8. Through the cross, we are freed from the sin-inspired restlessness of the old self. The reality of the cross not only allowed Paul to exclaim, “I have been crucified with Christ”, but also, “It is no longer I who live, but Christ who lives in me.” (Galatians 2:20) Wonderfully, the one who served us through his death, the who serves us even now as our high priest at God's right hand, and as the Good Shepherd among his people, also lives in each one of us by his Spirit. By the power of His cross, we can live each day in light of the death he invites us to share with him; death to that old, straying self, in order to enjoy peace and strength because of “Christ who lives in [us]”.

9. Because of his death on the cross Jesus delivers us from the fear of death. Hebrews 2:14-15 teaches us that God the Son became human like us so "that through death he might destroy the one who has the power of death, that is, the devil, and deliver all those who through fear of death were subject to lifelong slavery." As this verse points out, we have a spiritual enemy who wants to use our mortality to keep us fixated in fear on the 'here and now'. Only Christ can provide us with peace in the face of such fear, the peace of eternal life, since only Christ can set us free through his own death (and subsequently, his victory over death).

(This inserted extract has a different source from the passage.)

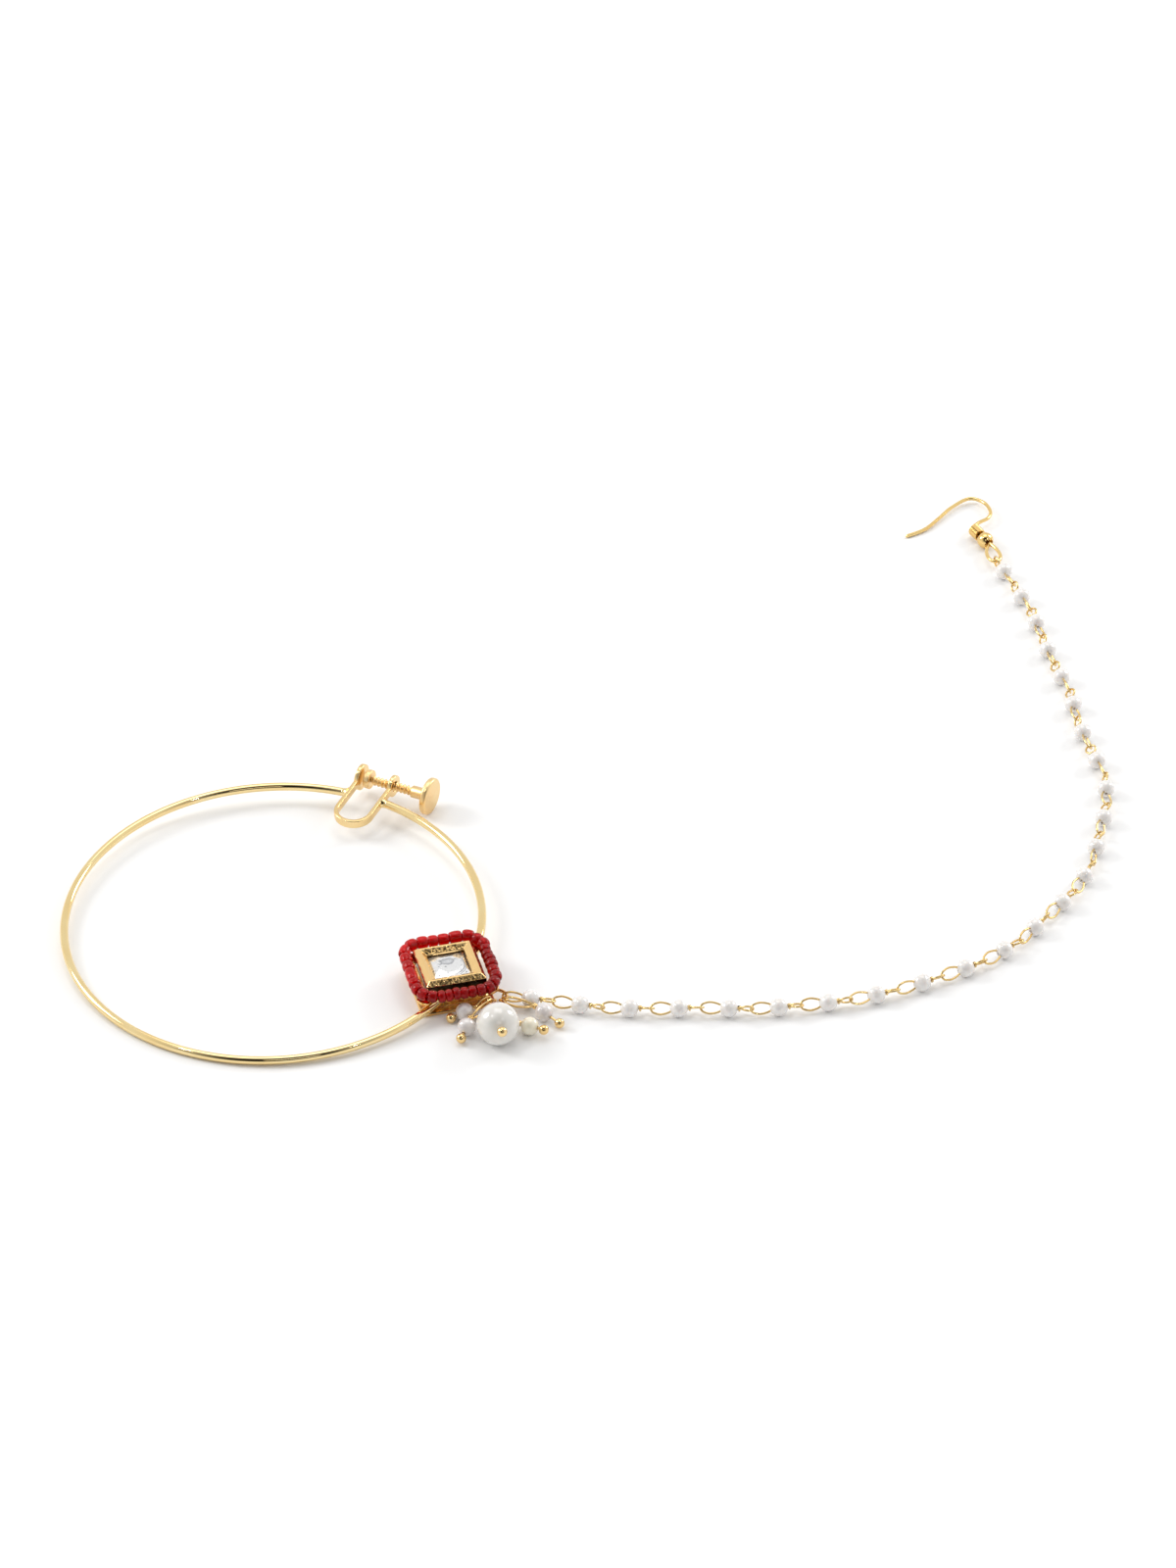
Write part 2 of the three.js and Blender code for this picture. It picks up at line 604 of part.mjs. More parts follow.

10. The cross has established Jesus as God's agent of ultimate restoration. The uncertainty of the future can leave any one of us feeling anxious. But God wants to reassure us that he has a plan to rid our world of all injustice and establish his perfect order forever and ever. In Revelation 5, that plan is visualized as a scroll, and critically, Jesus as "a Lamb standing, as though it had been slain" (5:6), for only Christ can 'open' this scroll (i.e., only he can carry out the plan of God). Why Jesus? Worthy are you to take the scroll and to open its seals, for you were slain, and by your blood you ransomed people for God from every tribe and language and people and nation..." (5:9).